# Romney Is The Arsenic



## Flanders (Nov 23, 2016)

*Let me begin by reminding everyone that arsenic, and cyanide, were the media’s choices for the Republican party’s nomination —— Mitt Romney in 2012 —— Jeb Bush in 2016. So what am I missing in the Trump v. Media championship bout if Donald Trump nominates a media choice for secretary of state? Answer: The fight is rigged. 

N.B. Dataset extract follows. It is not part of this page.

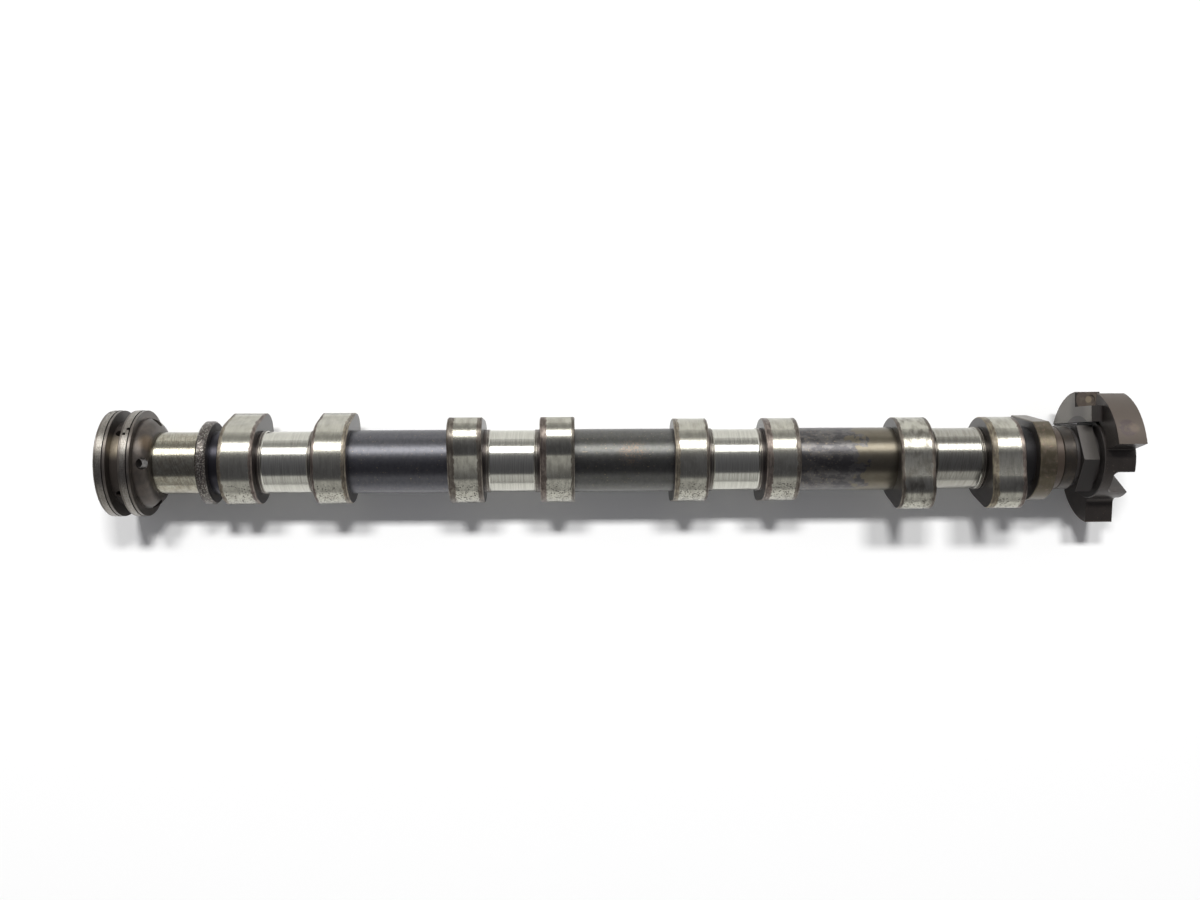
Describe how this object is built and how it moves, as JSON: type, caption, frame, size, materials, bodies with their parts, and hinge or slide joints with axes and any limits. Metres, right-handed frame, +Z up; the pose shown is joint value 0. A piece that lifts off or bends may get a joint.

Move the cursor to 12:00 to hear Matt Schlapp accurately define Mitt Romney’s loyalty: *

​
*I am not too keen on Tony Sayegh’s interpretation on the issue of Mitt Romney becoming secretary of state. Sayegh’s view is the same old establishment Republican horses manure that conservatives voted against. If Trump is going to curl up with the same old crowd personified by Mitt Romney it is truly time for Tea Parties to form a conservative party third party that will draw voters from Democrats and Republicans. Anything short of a truly conservative party will result in a continuation of conservative ideals being promised and ignored as conservative voters bounce back and forth between the two parties. That has been the federal government’s election strategy in every election since the LBJ days.   

Remember the campaign 

Every Republican wannabe was trying to convince voters that he, and he alone, was the true conservative. They all knew that they could not beat Hillary Clinton without the conservative vote. Donald Trump beat them all to the finish line. It is too late to dump Trump if he turns out to be just another lying Karl Rove Republican, but conservatives can sure as hell treat him on the Internet the same way they would have treated Hillary Clinton had she won.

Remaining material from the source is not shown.